You know what's pretty awesome about how the Mini-PET generates sync signals that you can't do with the original hardware? It could be trivially fixed in software if there's not enough travel in whatever knob there is in the VDU to center the display. (The code for the Mini-PET's fake CRTC isn't open, which I guess is a barrier if you wanted to fix it yourself, but the theory is sound.) According to the manual I can find for the Mini-PET there's no explicit centering adjustment, but since it supports a *bunch* of different monitors selected via DIP switches I'm going to *guess* maybe the problem the person is having is not having exactly the right monitor/refresh setting. But, *shrug*, maybe there's more variance in original PETs than the creator of the Mini-PET realized. Maybe they should shoot them an email?

Anyway. With regard to my "cutting" comment, I was under the impression that the ask there was for something that'd literally just "plug-in" to sockets a machine like that is likely to already have. Certainly you could achieve the necessary bypasses by cutting IC pins instead of the PCB and/or installing sockets, so sure, if adding sockets doesn't violate the stated the "no permanent changes" threshold then, yes, implementing a snow removal with some daughterboards is definitely doable.

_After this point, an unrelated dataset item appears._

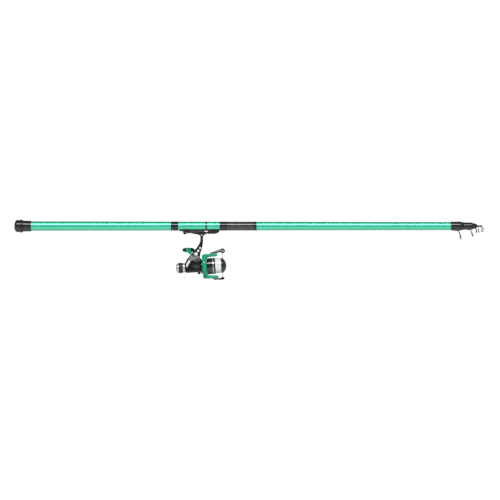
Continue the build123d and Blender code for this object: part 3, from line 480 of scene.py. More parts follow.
def lacquer(name, deep, bright, metallic, specular):
    """Coloured clear-coated lacquer: fine flakes, soft clouds of tone, faint handling marks."""
    paint = Paint(name)
    flakes = paint.node("ShaderNodeTexVoronoi", {"Scale": 2600.0, "Vector": paint.coordinates})
    half_flakes = paint.combine(flakes.outputs["Distance"], 0.5, "MULTIPLY")
    half_clouds = paint.combine(paint.noise(22.0, 5.0), 0.5, "MULTIPLY")
    mixed = paint.combine(half_flakes, half_clouds)
    paint.base(paint.blend(mixed, linear(deep), linear(bright)))
    paint.rough(paint.noise(45.0, 6.0), 0.3, 0.36)
    paint.bump(paint.noise(900.0, 2.0), 0.002, 0.25)
    paint.set(Metallic=metallic, Specular_IOR_Level=specular)
    paint.set(Coat_Weight=1.0, Coat_Roughness=0.14, Coat_IOR=1.45)
    return paint.material


def carbon(name, dark, light, tow=1.6):
    """Wound carbon cloth under gloss: crossing tows at an angle round the blank."""
    paint = Paint(name)
    weave = paint.ramp(paint.combine(*paint.crossed_waves(tow), "SUBTRACT"), [(0.0, 0.0), (0.12, 1.0)])
    grain = paint.noise(700.0, 5.0)
    paint.base(paint.blend(paint.combine(weave, grain, "MULTIPLY"), linear(dark), linear(light)))
    paint.rough(grain, 0.24, 0.4)
    paint.bump(weave, 0.01, 0.4)
    paint.set(Coat_Weight=1.0, Coat_Roughness=0.08, Coat_IOR=1.6)
    return paint.material


def thread_wrap(name, colour, pitch=0.28):
    """Thread wound round the blank under a glossy resin."""
    paint = Paint(name)
    threads = paint.waves(pitch, distortion=0.15)
    drift = paint.noise(60.0)
    paint.base(paint.blend(threads, linear(colour), linear(colour, 2.2, 0.004)))
    paint.rough(drift, 0.2, 0.34)
    paint.bump(paint.combine(threads, paint.combine(drift, 1.6, "MULTIPLY")), 0.02, 0.35)
    paint.set(Coat_Weight=1.0, Coat_Roughness=0.1, Coat_IOR=1.38, Specular_IOR_Level=0.1)
    return paint.material


def moulded(name, colour, low, high, grain=0.012, coat=0.0, edge_wear_and_highlight="3c3e40", specular=0.35):
    """Moulded plastic: fine spark texture, flow shading, lighter edges of rubbed wear and painted highlight.
    """
    paint = Paint(name)
    body = paint.blend(paint.noise(70.0, 5.0), linear(colour), linear(colour, 1.35, 0.002))
    geometry = paint.node("ShaderNodeNewGeometry").outputs
    # convex edges take the lighter edge colour: partly rubbed wear, partly a painted highlight
    edges = paint.ramp(geometry["Pointiness"], [(0.50, 0.0), (0.58, 1.0)])
    rubbed_and_highlit_edges = paint.combine(edges, paint.combine(paint.noise(380.0), 0.30, "MULTIPLY"), "MULTIPLY")
    paint.base(paint.blend(rubbed_and_highlit_edges, body, linear(edge_wear_and_highlight)))
    paint.rough(paint.noise(160.0, 6.0), low, high)
    paint.bump(paint.noise(5200.0, 3.0), grain, 0.5)
    paint.set(Coat_Weight=coat, Coat_Roughness=0.12, Specular_IOR_Level=specular)
    return paint.material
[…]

Given that my true vintage trash is the TRS-80 Model I, which also has "snow", I guess I'm not sure what the big deal is. (I figure it's part of the charm at this point) Although... I guess one area where the Trash 80 differs from the original PET is the TRS-80's circuitry is designed to blank the video output when there's a clashing access so instead of random dots the Trash-80 is limited to black streaks in white areas. Which might be marginally less obnoxious.